Au. demeurant, mon cher Lecteur, il est vrai que j’écris de la vie dévote sans être dévot, mais non pas certes sans désir de le devenir, et c’est encore cette affection qui me donne courage à t’en instruire; car, comme disait un grand homme de lettres, la bonne façon d’apprendre, c’est d’étudier; la meilleure, c’est d’écouter, et la très bonne, c’est d’enseigner. Il advint souvent, dit saint Augustin, écrivant à sa dévote Florentine, que l’office de distribuer sert de mérite pour recevoir, et l’office d’enseigner, de fondement pour apprendre.

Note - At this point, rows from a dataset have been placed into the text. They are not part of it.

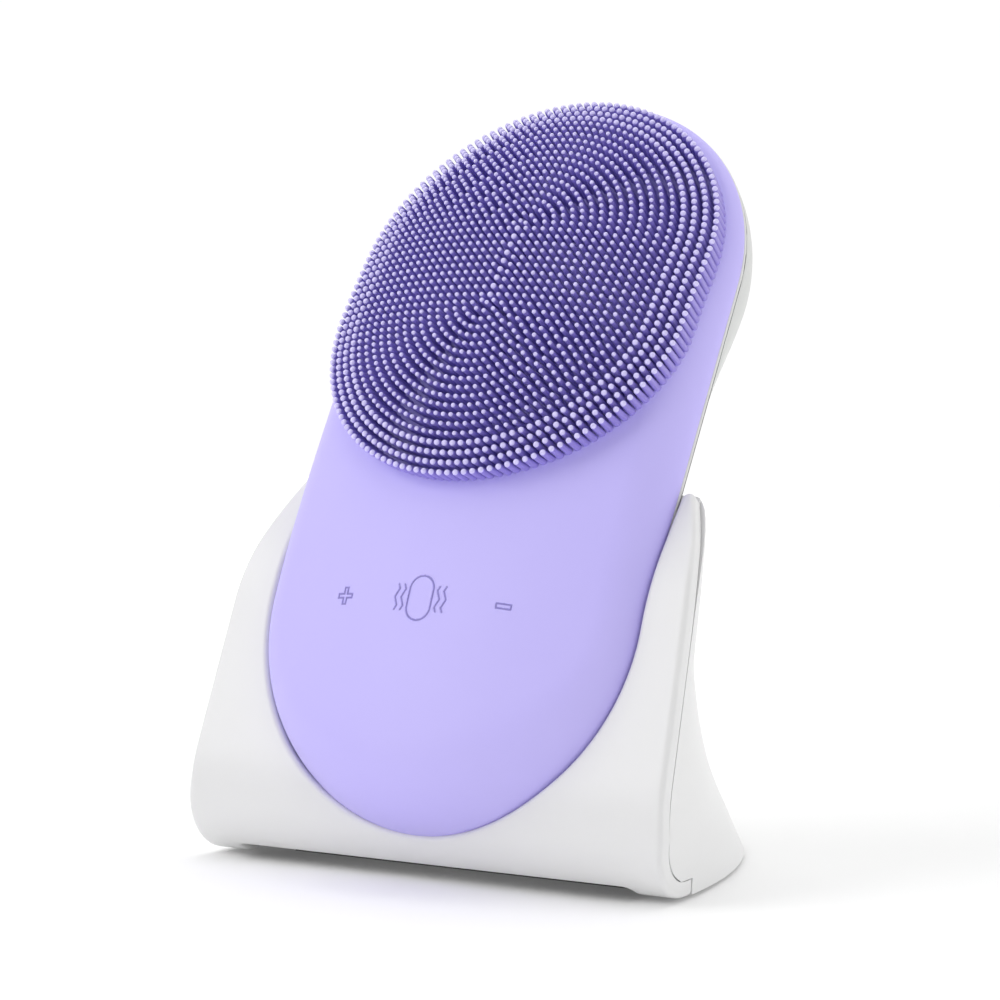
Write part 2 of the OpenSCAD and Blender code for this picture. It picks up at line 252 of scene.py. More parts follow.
M_STEEL = metal("steel", (0.58, 0.58, 0.60), (0.66, 0.66, 0.68), (0.22, 0.34))
M_BRASS = metal("brass", (0.70, 0.52, 0.24), (0.78, 0.60, 0.30), (0.25, 0.35))
M_COPPER = metal("copper", (0.72, 0.36, 0.20), (0.80, 0.44, 0.26), (0.3, 0.45))
M_FOIL = metal("battery_foil", (0.52, 0.54, 0.60), (0.60, 0.62, 0.68), (0.35, 0.5))

CAD_LOOK = {
    "front_frame": M_INNER, "trim_ring": M_TRIM, "main_board": M_PCB, "board_screws": M_STEEL,
    "plus_switch": M_DARK, "power_switch": M_DARK, "minus_switch": M_DARK, "plus_key": M_INNER,
    "power_key": M_INNER, "minus_key": M_INNER, "battery_cell": M_FOIL, "motor_can": M_STEEL,
    "motor_shaft": M_STEEL, "eccentric_weight": M_BRASS, "motor_clamp": M_INNER, "clamp_screws": M_STEEL,
    "receiver_coil": M_COPPER, "receiver_ferrite": M_DARK, "front_panel": M_WHITE, "cradle_tray": M_WHITE,
    "rear_shell": M_WHITE, "base_plate": M_BASE, "rubber_pad": M_FOOT, "ballast_plate": M_STEEL,
    "charging_coil": M_COPPER, "charging_ferrite": M_DARK, "stand_board": M_PCB, "usb_socket": M_STEEL,
    "base_screws": M_STEEL, "front_skin": M_SKIN, "back_shell": M_GREY,
}
for name, mat in CAD_LOOK.items():
    ob = nodes[name]
    ob.data.materials.clear()
    ob.data.materials.append(mat)


def finish_piece(ob, mat, body, slot, *replaced):
    ob.data.materials.clear()
    ob.data.materials.append(mat)
    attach(ob, body)
    if replaced:
        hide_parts(*replaced)
    return ob


# ------------------------------------------------------------------ icons and key pads
KEY_V = -54.6
KEYS = [("plus", -13.85), ("power", 0.0), ("minus", 13.85)]
PAD_R = 6.2


def seg_sdf(x, y, ax, ay, bx, by):
    px, py = x - ax, y - ay
    dx, dy = bx - ax, by - ay
    h = np.clip((px * dx + py * dy) / (dx * dx + dy * dy), 0, 1)
    return np.hypot(px - dx * h, py - dy * h)


def line_dist(kind, x, y):
    """Distance to the icon's line work, in mm, x across and y along the handset."""
    x = np.asarray(x, float)
    y = np.asarray(y, float)
    if kind == "plus":
        # outline of a plus sign
        a, t = 1.28, 0.30
        qx, qy = np.abs(x), np.abs(y)
        d1 = np.maximum(qx - a, qy - t)
        d2 = np.maximum(qx - t, qy - a)
        return np.abs(np.minimum(d1, d2))
    if kind == "minus":
        a, t = 1.18, 0.34
        qx, qy = np.abs(x) - a, np.abs(y) - t
        return np.abs(np.hypot(np.maximum(qx, 0), np.maximum(qy, 0)) + np.minimum(np.maximum(qx, qy), 0))
    r, h = 2.05, 1.35
    d = np.abs(seg_sdf(x, y, 0, -h, 0, h) - r)
    for k, (off, hh) in enumerate(((3.05, 1.9), (4.15, 1.9))):
        xx = np.abs(x) - off
        wave = 0.30 * np.abs(((y / 1.27) % 2.0) - 1.0) * 2.0 - 0.30
        slope = 0.60 / 1.27
        dd = np.abs(xx - wave * 1.0) / math.sqrt(1 + slope * slope)
        dd = np.where(np.abs(y) > hh, np.hypot(dd, np.abs(y) - hh), dd)
        d = np.minimum(d, dd)
    return d


def icon_depth(kind, x, y):
    w = 0.20
    d = line_dist(kind, x, y)
    t = np.clip(d / w, 0, 1)
    lip = 0.035 * np.exp(-((d - 0.30) / 0.10) ** 2)
    return -0.20 * (1 - t * t * (3 - 2 * t)) + lip


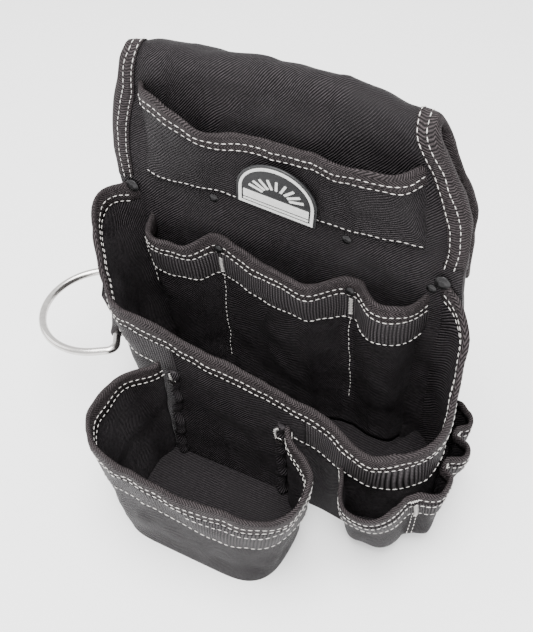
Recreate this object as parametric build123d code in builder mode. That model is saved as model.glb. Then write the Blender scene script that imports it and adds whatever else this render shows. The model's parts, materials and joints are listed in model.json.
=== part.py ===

Alexandre fit peindre la belle Compaspé, qui lui était si chère, par la main de l’unique Apelles; Apelles, forcé de considérer longuement Compaspé, à mesure qu’il en exprimait les traits sur le tableau, en imprima l’amour en son coeur, et en devint tellement passionné, qu’Alexandre, l’ayant reconnu et en ayant pitié, la lui donna en mariage, se privant pour l’amour de lui de la plus chère amie qu’il eût au monde: en quoi, dit Pline, il montra la grandeur de son coeur, autant qu’il eût fait par une bien grande victoire. Or, il m’est avis, mon Lecteur mon ami, qu’étant évêque, Dieu veut que je peigne sur les coeurs des personnes non seulement les vertus communes, mais encore sa très chère et bien aimée dévotion; et moi je l’entreprends volontiers, tant pour obéir et faire mon devoir, que pour l’espérance que j’ai qu’en la gravant dans l’esprit des autres, le mien à l’aventure en deviendra saintement amoureux. Or, si jamais sa divine Majesté m’en voit vivement épris, elle me la donnera en mariage ‘éternel. La belle et chaste Rébecca, abreuvant les chameaux d’Isaac, fut destinée pour être son épouse, recevant de sa part des pendants d’oreilles et des bracelets d’or; ainsi je me promets de l’immense bonté de mon Dieu que, conduisant ses chères brebis aux eaux salutaires de la dévotion, il rendra mon âme son épouse, mettant en mes oreilles les paroles dorées de son saint amour, et en mes bras la force de les bien exécuter, en quoi gît l’essence de la vraie dévotion, que je supplie sa Majesté me vouloir octroyer et à tous les enfants de son Eglise; Eglise à laquelle je veux à jamais soumettre mes écrits, mes actions, mes paroles, mes volontés et mes pensées.

 

A Annecy, le jour sainte Madeleine, 1609.